1. “How likely are you to recommend [Your Product/Company] to a friend or colleague?”
Scale: 0–10. This is the non-negotiable anchor for calculating your NPS (percentage of promoters minus percentage of detractors). Keep it as the first question; then use conditional logic to show the right follow-up block based on the score. No need to ask “Why?” in a single open box for everyone—branch by segment instead.

For promoters (score 9–10)

These respondents are your best advocates. Use NPS questions that surface what you’re doing right and turn sentiment into assets.

2. “What is the main reason for your high score?”
Why it works: Surfaces your killer advantage in the customer’s own words. Use this for messaging and positioning. Keep the field optional so promoters who are in a hurry can skip it without abandoning the survey.

3. “Which specific feature or experience would you be most likely to tell others about?”
Why it works: Identifies the best talking points for referrals and marketing. Tag responses by theme (e.g. “ease of use,” “support,” “price”) for content and sales enablement. This question often reveals the one thing to lead with in ads and sales conversations.

4. “Would you be open to sharing a brief testimonial about your experience?”
Why it works: Converts positive sentiment into social proof. Route “Yes” responses to your team so someone can follow up for a quote or case study. Follow up within a week via the same channel (e.g. email) so the offer feels relevant and easy to act on.

For passives (score 7–8)

Passives are satisfied but not enthusiastic—and vulnerable to competitors. Use NPS follow-up questions to find the gap.

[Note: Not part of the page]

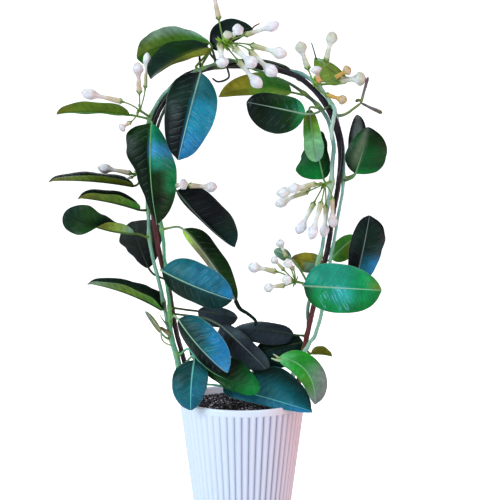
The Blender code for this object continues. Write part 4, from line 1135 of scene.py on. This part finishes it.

5. “What is one thing we could do to improve your experience?”
Why it works: Gap analysis in one question. Often reveals low-hanging fruit that would move them to promoter.

6. “If you could change one aspect of our product or service today, what would it be?”
Why it works: Passives often give the most practical, actionable suggestions. Use for roadmap and prioritization.

For detractors (score 0–6)

Detractors are at risk of churning or bad-mouthing. NPS questions here should open a rescue path.

7. “We’re sorry to hear that. What was the main reason for your score?”
Why it works: Empathy first, then a clear problem statement. Gives your team something concrete to address. Avoid defensive or leading language; keep the tone supportive so detractors feel heard and are more likely to give usable feedback.

8. “What could we have done differently to meet your expectations?”
Why it works: Shifts from “what happened” to “how to fix it.” Use answers to close the loop and, where possible, win them back. This question often surfaces process or communication gaps that are fixable without a product change.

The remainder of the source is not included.